- INFORMATION SHOWN:
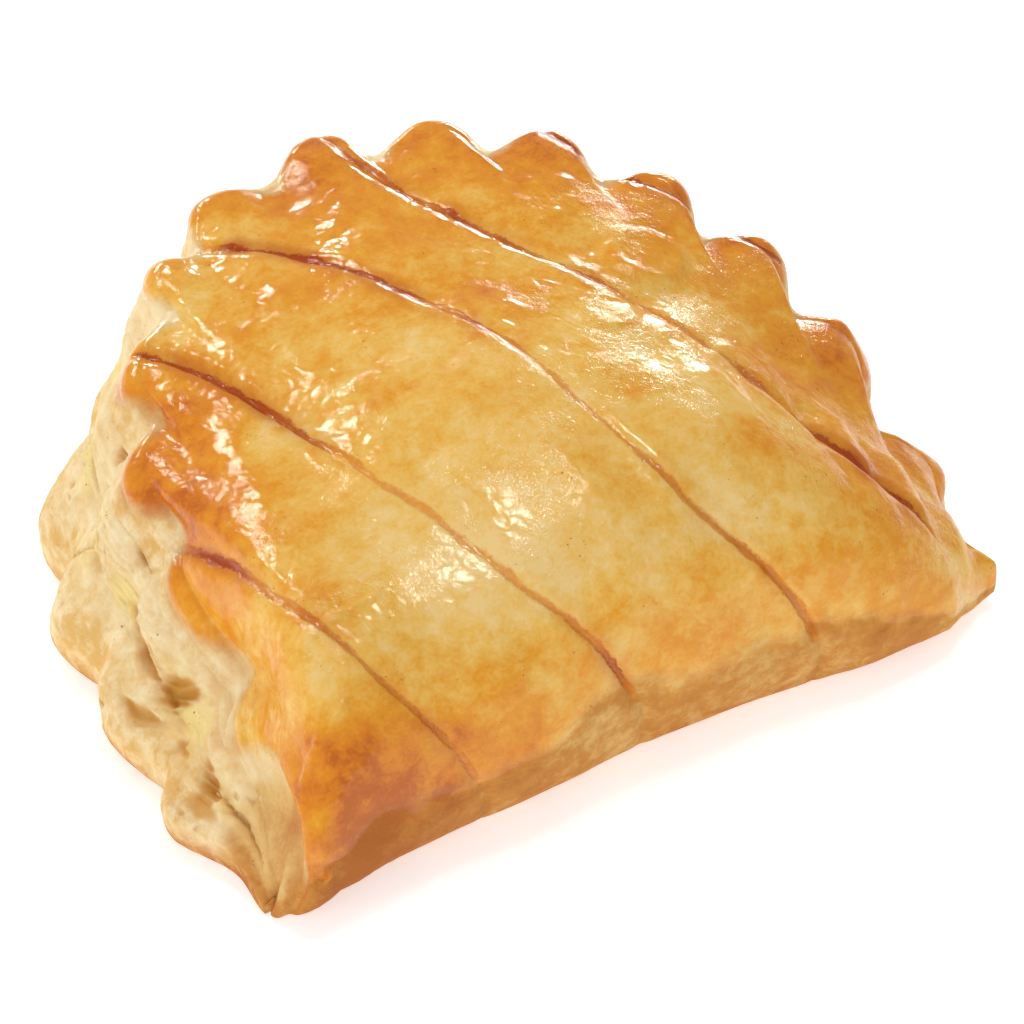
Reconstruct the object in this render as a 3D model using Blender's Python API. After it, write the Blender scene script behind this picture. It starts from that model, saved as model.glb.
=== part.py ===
"""Apple turnover: a half-moon of puff pastry folded along one straight edge, with a scalloped cut edge.

Metres, +Z up. The fold lies along X on the -Y side, the scalloped edge curves round the +Y side,
and the turnover rests on its flat underside. The body is a loft: cross-sections run from the fold
to the cut edge, one after another from the thin right-hand tip to the blunt left-hand corner.
"""

import math

import bmesh
import bpy
import numpy as np

# Plan outline: a superellipse arc standing on the fold line.
FOLD_LENGTH = 0.125
DEPTH = 0.1036
OUTLINE_POWERS = (2.06, 2.57)  # at the thin tip, at the blunt corner
SKEW = -0.0830  # the arc leans this far along X for each metre of depth
TIP_SET_BACK = (0.0065, 0.0055)  # how far each end of the fold curls back in Y
TIP_CURL_LENGTH = (0.016, 0.010)
FOLD_SET_BACK = 0.0052
CORNER_TRIM, CORNER_TRIM_SPAN = 0.0042, 0.05  # the blunt corner is cut back along X

# Scallops left by a fluted cutter.
LOBES = 14
LOBE_REACH = 0.0070
LOBE_SOFTNESS = 0.12
LOBE_MEAN = 0.60
LOBE_DRIFT = (0.0283, 0.0104, -0.0076)  # uneven spacing, as sine terms along the edge

# Profiles along the body, evenly spaced from the thin tip to the blunt corner.
RIM_HEIGHT = (0.0040, 0.0330, 0.0429, 0.0409, 0.0389, 0.0291, 0.0105)
CREST_HEIGHT = (0.0080, 0.0262, 0.0408, 0.0448, 0.0390, 0.0365, 0.0140)
WALL_LEAN = (0.0007, -0.0015, -0.0010, 0.0030, 0.0130, 0.0108, 0.0150)
SHEET_THICKNESS = (0.0030, 0.0057, 0.0045, 0.0060, 0.0060)

# Cross-section.
CREST_AT = 0.42  # from the fold to the shoulder
FOLD_ROUNDNESS = 2.5
FOLD_BULGE = 0.0041
FOLD_TUCK = 0.0015
FOLD_WIDEST_AT = 0.3500  # of the crest height
SHOULDER_RADIUS = 0.0032
LEAN_POWER = 1.6
NOSE_DEPTH = 0.0030
WAIST_AT, WAIST_DEPTH, WAIST_WIDTH = 0.50, 0.0022, 0.14
SEAM_AT, SEAM_DEPTH, SEAM_WIDTH = 0.10, 0.0014, 0.07
FULL_SIZE_FROM = 0.030  # narrower cross-sections than this shrink all of the sizes above

# Parallel score cuts across the top, each a straight line in plan that may bow sideways.
SCORE_ANGLE = math.radians(-60)
SCORES = (  # distance from the fold's middle, sideways bow, depth
    (0.0730, 0.000, 0.0012),
    (0.0530, 0.000, 0.0020),
    (0.0260, 0.000, 0.0018),
    (0.0030, -0.007, 0.0022),
    (-0.0190, -0.006, 0.0022),
    (-0.0440, 0.000, 0.0014),
)
SCORE_WIDTH = 0.0032
SCORE_LENGTH = 0.100
PILLOW_DEPTH = 0.0014
PILLOW_WIDTH = 0.0080
PILLOW_RISE = 0.0010  # the bands between the cuts stand this far above the plain surface

# Facets: cross-sections along the body, and points in each run of a cross-section.
STATIONS = 96
UNDER_FOLD, OVER_FOLD, TOP, SHOULDER, WALL, NOSE, BASE = 3, 10, 20, 2, 8, 2, 3

CRUST = (0.76, 0.42, 0.10)


def along(values, s):
    """A smooth curve (Catmull-Rom) through evenly spaced values, read at s from 0 to 1."""
    padded = np.concatenate([[values[0]], values, [values[-1]]])
    place = np.clip(s, 0, 1) * (len(values) - 1)
    i = np.minimum(place.astype(int), len(values) - 2)
    t = place - i
    a, b, c, d = (padded[i + k] for k in range(4))
    return b + t * (c - a + t * (2 * a - 5 * b + 4 * c - d + t * (3 * (b - c) + d - a))) / 2


def bump(x, centre, width):
    return np.exp(-(((x - centre) / width) ** 2))


def trimmed(plan, s):
    """Plan points moved in X so that the blunt corner is cut back."""
    return plan + np.stack([CORNER_TRIM * bump(s, 1, CORNER_TRIM_SPAN), 0 * s], -1)


def edge_outline(s):
    """Plan points of the cut edge without its scallops, evenly spaced by s, and their outward normals."""
    angle = np.linspace(0, math.pi, 2001)
    blunt = 0.5 - 0.5 * np.cos(angle)
    power = 2 / (OUTLINE_POWERS[0] + (OUTLINE_POWERS[1] - OUTLINE_POWERS[0]) * blunt)
    x = FOLD_LENGTH / 2 * np.sign(np.cos(angle)) * np.abs(np.cos(angle)) ** power
    y = DEPTH * np.sin(angle) ** power
    x += SKEW * y
    y += TIP_SET_BACK[0] + (TIP_SET_BACK[1] - TIP_SET_BACK[0]) * blunt
    length = np.concatenate([[0], np.cumsum(np.hypot(np.diff(x), np.diff(y)))])
    share = length / length[-1]

    def point(at):
        return np.stack([np.interp(at, share, x), np.interp(at, share, y)], -1)

    step = 0.004
    run = point(np.minimum(s + step, 1)) - point(np.maximum(s - step, 0))
    run /= np.linalg.norm(run, axis=-1, keepdims=True)
    return trimmed(point(s), s), np.stack([run[..., 1], -run[..., 0]], -1)


def fold_line(s):
    """Plan points where the folded side meets the ground."""
    x = FOLD_LENGTH / 2 * (0.3 * np.cos(math.pi * s) + 0.7 * (1 - 2 * s))
    y = FOLD_SET_BACK * np.sin(math.pi * s)
    for side, back, curl in zip((1, -1), TIP_SET_BACK, TIP_CURL_LENGTH):
        y += back * np.exp(-(((FOLD_LENGTH / 2 - side * x) / curl) ** 1.3))
    return trimmed(np.stack([x, y], -1), s)


def scallop(s):
    """How far the cut edge stands out at s, from its valleys below 0 to its lobes above 0."""
    for wave, size in enumerate(LOBE_DRIFT, 1):
        s = s + size * np.sin(wave * math.pi * s)
    return LOBE_REACH * (np.sqrt(np.cos(math.pi * LOBES * s) ** 2 + LOBE_SOFTNESS) - LOBE_MEAN)


def section_runs():
    """For each point round a cross-section, the run it lies in and how far along that run it is."""
    counts = (UNDER_FOLD, OVER_FOLD, TOP, SHOULDER, WALL, NOSE, BASE)
    return [(run, i / count) for run, count in enumerate(counts) for i in range(count)]


def surface(s, run, t):
    """The body's surface at station s, t of the way along one run of its cross-section."""
    edge, out = edge_outline(s)
    fold = fold_line(s)
    size = np.clip(np.linalg.norm(edge - fold, axis=-1) / FULL_SIZE_FROM, 0.15, 1)[..., None]
    lobe = (scallop(s)[..., None]) * np.minimum(1, size + 0.2)
    rim, crest, sheet = (along(v, s)[..., None] for v in (RIM_HEIGHT, CREST_HEIGHT, SHEET_THICKNESS))
    lean = along(WALL_LEAN, s)[..., None] * size
    radius = SHOULDER_RADIUS * size
    widest = FOLD_WIDEST_AT * crest
    foot = np.minimum(sheet, 0.4 * rim)
    forward = np.array([0.0, -1.0])
    shoulder = edge + out * (lobe - lean - radius)
    quarter = t * math.pi / 2
    if run == 0:
        plan = fold + forward * size * (FOLD_BULGE * np.sin(quarter) - FOLD_TUCK * (1 - np.sin(quarter)))
        height = widest * (1 - np.cos(quarter))
    elif run == 1:
        reach, rise = np.cos(quarter) ** (2 / FOLD_ROUNDNESS), np.sin(quarter) ** (2 / FOLD_ROUNDNESS)
        plan = fold + forward * size * FOLD_BULGE * reach + (shoulder - fold) * CREST_AT * (1 - reach)
        height = widest + (crest - widest) * rise
    elif run == 2:
        across = CREST_AT + (1 - CREST_AT) * t
        plan = fold + (shoulder - out * lobe - fold) * across + out * lobe * across**3
        height = rim + (crest - rim) * (0.5 + 0.5 * math.cos(math.pi * t))
    elif run == 3:
        plan = shoulder + out * radius * math.sin(quarter)
        height = rim - radius * (1 - math.cos(quarter))
    elif run == 4:
        up = 1 - t
        crease = WAIST_DEPTH * bump(up, WAIST_AT, WAIST_WIDTH) + SEAM_DEPTH * bump(up, SEAM_AT, SEAM_WIDTH)
        plan = edge + out * (lobe - lean * up**LEAN_POWER - crease * size)
        height = foot + (rim - radius - foot) * up
    elif run == 5:
        plan = edge + out * (lobe - NOSE_DEPTH * size * (1 - math.cos(quarter)))
        height = foot * (1 - math.sin(quarter))
    else:
        start, end = edge + out * (lobe - NOSE_DEPTH * size), fold - forward * size * FOLD_TUCK
        plan = start + (end - start) * t
        height = 0 * rim
    return np.concatenate([plan, height], -1)


def score_depth(points):
    """How deep the score cuts and the dips beside them go at each plan point, below 0 on the bands."""
    line = np.array([math.cos(SCORE_ANGLE), math.sin(SCORE_ANGLE)])
    across = points[..., :2] @ np.array([-line[1], line[0]])
    down = np.clip(-(points[..., :2] @ line) / SCORE_LENGTH, 0, 1)
    total = -PILLOW_RISE
    for offset, bow, depth in SCORES:
        away = np.abs(across - offset - bow * np.sin(math.pi * down))
        total = total + depth * np.exp(-((away / SCORE_WIDTH) ** 1.3))
        total = total + PILLOW_DEPTH * bump(away, 0, PILLOW_WIDTH)
    return total


def body_points():
    """Points of every cross-section, as [station, place round the section, axis]."""
    s = np.arange(1, STATIONS) / STATIONS
    points = np.stack([surface(s, run, t) for run, t in section_runs()], 1)
    following, previous = np.roll(points, -1, 1), np.roll(points, 1, 1)
    outward = np.cross(following - previous, np.gradient(points, axis=0))
    outward /= np.linalg.norm(outward, axis=-1, keepdims=True)
    scored = np.array([run < 4 for run, t in section_runs()]) * np.clip(points[..., 2] / 0.004, 0, 1)
    scored = scored * np.clip(np.minimum(s, 1 - s) / 0.05, 0, 1)[:, None]
    points -= outward * (score_depth(points) * scored)[..., None]
    return points


def make_body():
    """A sphere's rings become the cross-sections, and its two poles become the tips."""
    points = body_points()
    around = points.shape[1]
    bm = bmesh.new()
    bmesh.ops.create_uvsphere(bm, u_segments=around, v_segments=STATIONS, radius=1)
    tips = [points[i].mean(0) + (points[i].mean(0) - points[j].mean(0)) * 0.4 for i, j in ((0, 1), (-1, -2))]
    for vert in bm.verts:
        station = round(math.acos(max(-1, min(1, vert.co.z))) / math.pi * STATIONS)
        place = round(math.atan2(vert.co.y, vert.co.x) / math.tau * around) % around
        if 0 < station < STATIONS:
            vert.co = points[station - 1, place]
        else:
            vert.co = tips[0 if station == 0 else 1]
    bmesh.ops.recalc_face_normals(bm, faces=bm.faces)
    bmesh.ops.triangulate(bm, faces=bm.faces)
    mesh = bpy.data.meshes.new("turnover")
    bm.to_mesh(mesh)
    bm.free()
    return mesh


def centre_footprint(mesh):
    """Puts the origin under the middle of the body's box."""
    corners = np.array([vert.co for vert in mesh.vertices])
    low, high = corners.min(0), corners.max(0)
    for vert in mesh.vertices:
        vert.co.x -= (low[0] + high[0]) / 2
        vert.co.y -= (low[1] + high[1]) / 2
        vert.co.z -= low[2]


def crust_material():
    material = bpy.data.materials.new("crust")
    material.use_nodes = True
    shader = material.node_tree.nodes["Principled BSDF"]
    shader.inputs["Base Color"].default_value = (*CRUST, 1)
    shader.inputs["Roughness"].default_value = 0.35
    shader.inputs["Metallic"].default_value = 0
    return material


def main():
    for obj in list(bpy.data.objects):
        bpy.data.objects.remove(obj)
    mesh = make_body()
    centre_footprint(mesh)
    mesh.materials.append(crust_material())
    mesh.shade_smooth()
    bpy.context.scene.collection.objects.link(bpy.data.objects.new("turnover", mesh))


main()
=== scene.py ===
"""An apple turnover: a half-moon of glazed puff pastry, folded over and cut with a fluted cutter.

Lengths are in metres and +Z is up. The fold runs along X on the -Y side, and the scalloped edge
curves round the +Y side. A station s runs from 0 at the thin tip to 1 at the blunt corner.
"""

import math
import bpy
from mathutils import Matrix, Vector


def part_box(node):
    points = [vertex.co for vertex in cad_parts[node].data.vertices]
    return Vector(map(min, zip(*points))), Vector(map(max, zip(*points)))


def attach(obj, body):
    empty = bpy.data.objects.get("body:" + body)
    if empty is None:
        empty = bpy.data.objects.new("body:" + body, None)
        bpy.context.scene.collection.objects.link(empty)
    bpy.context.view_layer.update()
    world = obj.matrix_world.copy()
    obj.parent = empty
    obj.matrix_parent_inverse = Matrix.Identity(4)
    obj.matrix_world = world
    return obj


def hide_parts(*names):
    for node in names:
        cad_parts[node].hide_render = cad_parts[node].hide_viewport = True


bl_info = {
    "name": "Apple Turnover",
    "version": (1, 0, 0),
    "blender": (4, 5, 0),
    "location": "View3D > Sidebar > Turnover",
    "description": "A folded puff-pastry turnover with a glazed crust and a laminated cut edge",
    "category": "Add Mesh",
}

import bmesh
import bpy
import numpy as np
from bpy.props import FloatProperty, FloatVectorProperty, PointerProperty
from mathutils import Matrix, Vector

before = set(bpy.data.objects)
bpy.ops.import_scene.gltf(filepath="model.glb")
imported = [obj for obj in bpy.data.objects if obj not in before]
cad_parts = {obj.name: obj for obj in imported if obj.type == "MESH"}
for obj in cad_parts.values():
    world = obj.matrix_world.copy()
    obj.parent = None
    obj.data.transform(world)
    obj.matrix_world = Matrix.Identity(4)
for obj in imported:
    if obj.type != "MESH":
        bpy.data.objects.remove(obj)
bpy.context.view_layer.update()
CAD_LOW, CAD_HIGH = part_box("turnover")
MM = 0.001

# ------ form: profiles from tip to corner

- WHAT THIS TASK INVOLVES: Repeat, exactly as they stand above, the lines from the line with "return mesh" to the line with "if empty is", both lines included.

- THE SOLUTION:
    return mesh


def centre_footprint(mesh):
    """Puts the origin under the middle of the body's box."""
    corners = np.array([vert.co for vert in mesh.vertices])
    low, high = corners.min(0), corners.max(0)
    for vert in mesh.vertices:
        vert.co.x -= (low[0] + high[0]) / 2
        vert.co.y -= (low[1] + high[1]) / 2
        vert.co.z -= low[2]


def crust_material():
    material = bpy.data.materials.new("crust")
    material.use_nodes = True
    shader = material.node_tree.nodes["Principled BSDF"]
    shader.inputs["Base Color"].default_value = (*CRUST, 1)
    shader.inputs["Roughness"].default_value = 0.35
    shader.inputs["Metallic"].default_value = 0
    return material


def main():
    for obj in list(bpy.data.objects):
        bpy.data.objects.remove(obj)
    mesh = make_body()
    centre_footprint(mesh)
    mesh.materials.append(crust_material())
    mesh.shade_smooth()
    bpy.context.scene.collection.objects.link(bpy.data.objects.new("turnover", mesh))


main()
=== scene.py ===
"""An apple turnover: a half-moon of glazed puff pastry, folded over and cut with a fluted cutter.

Lengths are in metres and +Z is up. The fold runs along X on the -Y side, and the scalloped edge
curves round the +Y side. A station s runs from 0 at the thin tip to 1 at the blunt corner.
"""

import math
import bpy
from mathutils import Matrix, Vector


def part_box(node):
    points = [vertex.co for vertex in cad_parts[node].data.vertices]
    return Vector(map(min, zip(*points))), Vector(map(max, zip(*points)))


def attach(obj, body):
    empty = bpy.data.objects.get("body:" + body)
    if empty is None:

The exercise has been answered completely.